What I want most is to know that the people I love know and believe that God loves them, that they deeply respond to that love. This is my joy.

And I am going to keep on reminding myself that human pain is never the end of the story. Love is patient. The Lord Jesus Christ is powerful; He is present; He pursues our hearts and will never give up. Love is not desperate, nor whiny. Jesus is with us and is pursuing us for the long (or short) haul of our entire lives. His presence brings joy, life, peace, healing, truth, beauty. We have only to open to Him, and receive.




Monday, May 07, 2018

A Word to Steubenville's Intercessors

Yesterday during worship a phrase and image came to my mind that I have been praying with, and feel I should share with others, particularly others who are intercessors in and for the community of Steubenville.

Namely, that we need to pray for the conversion of the kingpins in our community.


In craftsman's terms, a kingpin is a main bolt in a central position.

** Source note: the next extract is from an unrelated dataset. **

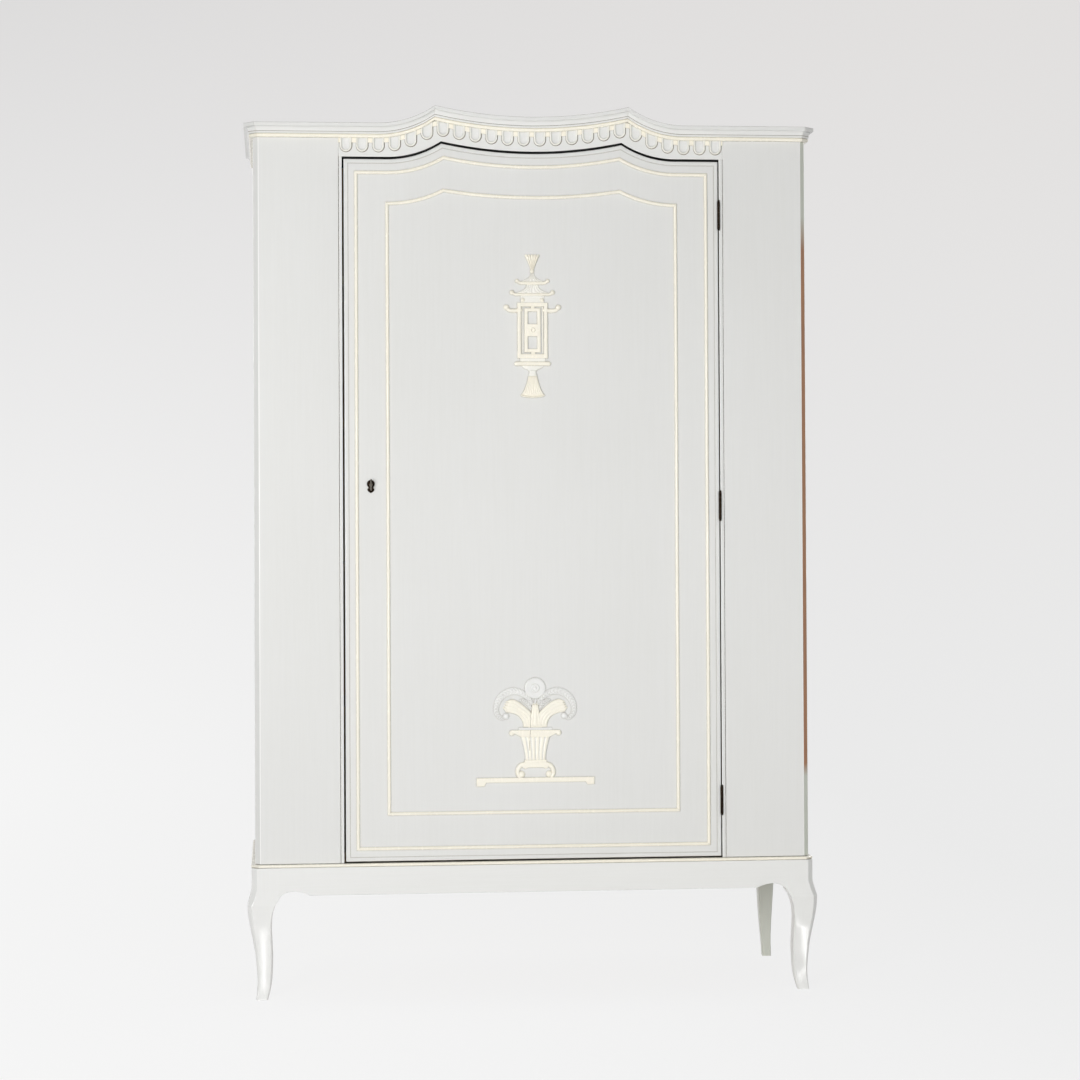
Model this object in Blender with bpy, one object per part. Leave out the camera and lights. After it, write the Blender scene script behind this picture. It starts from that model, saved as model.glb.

Other things pivot (or not) only because of the kingpin. Of course, it also refers to someone who acts like a boss who is essential to the functioning of any kingdom. 

Spiritually speaking, these are the people who are not only in bondage, but who are also in a significant position to hold others back from going forward with the Lord. 

Can we agree to pray for these people? (God knows who they are; we certainly cannot.) Let's pray injections of grace all around them and their lives, that the strongholds operating through them would be weakened, then broken, and that those whose lives they affect would be freed from the power of this bondage. Pray also that those in positions to minister to those being freed would get ready and attuned to what the Lord desires to pour out.